DATE=$(date +%d-%m-%Y)
HOST=$(hostname)
aws s3 sync "$LOG_DIR" \
"$BUCKET/$DATE/$HOST/" \
--exclude "*" \
--include "*.gz"
Make it executable:
sudo chmod +x /usr/local/bin/nginx_log_backup.sh
Scheduling with cron
Since logrotate runs at 00:00 UTC, schedule the backup shortly after:
sudo crontab -e
Add the following line:
30 0 * * * /usr/local/bin/nginx_log_backup.sh >> /var/log/nginx_backup.log 2>&1
What this does
- Runs daily at 00:30 UTC, ensuring logs have been rotated.

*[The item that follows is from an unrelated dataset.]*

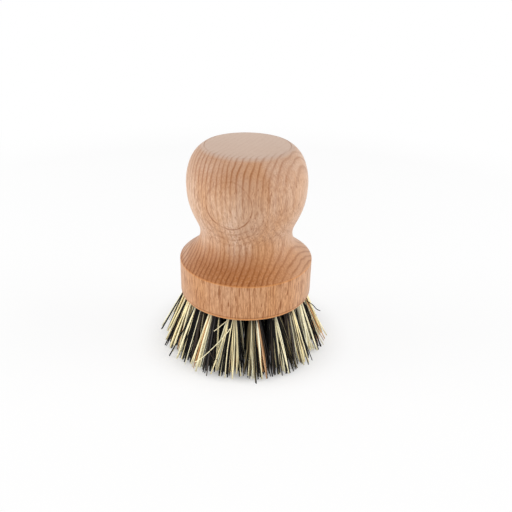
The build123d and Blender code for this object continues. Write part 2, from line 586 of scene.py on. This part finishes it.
    relief = minus(tree, times(tree, fibres, 0.5), times(tree, flecks, 0.5))
    link_bump(tree, shader, relief, 0.2)
    gloss = spread(tree, streaks, 0.0, 1.0, beech.roughness - 0.04, beech.roughness + 0.06)
    tree.links.new(gloss, shader.inputs["Roughness"])
    shader.inputs["Specular IOR Level"].default_value = 0.3
    shader.inputs["Sheen Weight"].default_value = 0.36
    shader.inputs["Sheen Roughness"].default_value = 0.4
    shader.inputs["Sheen Tint"].default_value = (1.0, 0.93, 0.85, 1)
    return material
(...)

- Captures both standard output and errors in
/var/log/nginx_backup.log.
Verifying the backup
# List local rotated logs
ls -lh /var/log/nginx/*.gz
# Run the script manually (for testing)
sudo /usr/local/bin/nginx_log_backup.sh
# List uploaded objects
aws s3 ls s3://nginx-logs/$(date +%d-%m-%Y)/$(hostname)/ --recursive
# Check cron activity
grep CRON /var/log/syslog
# View the backup log
tail /var/log/nginx_backup.log
Common pitfalls to avoid
| Pitfall | Remedy |
|---|---|
Backing up the active access.log instead of the rotated .gz files | Run the backup after logrotate (e.g., 00:30 UTC). |
| Forgetting to test the script in a cron‑like environment | Execute the script manually and inspect the log. |
| Not capturing cron output | Redirect output to a log file as shown above. |
| Missing S3 lifecycle rules | Configure a lifecycle policy to delete logs older than needed. |
Benefits of the setup
- Reliable, low‑cost, and auditable log storage.
- Enables traffic analysis, cost estimation, abuse detection, and reliability improvements.
- Works with a minimal stack: Nginx → logrotate → shell script → cron → Amazon S3.
Logs are not noise—they are valuable data. Treat them accordingly.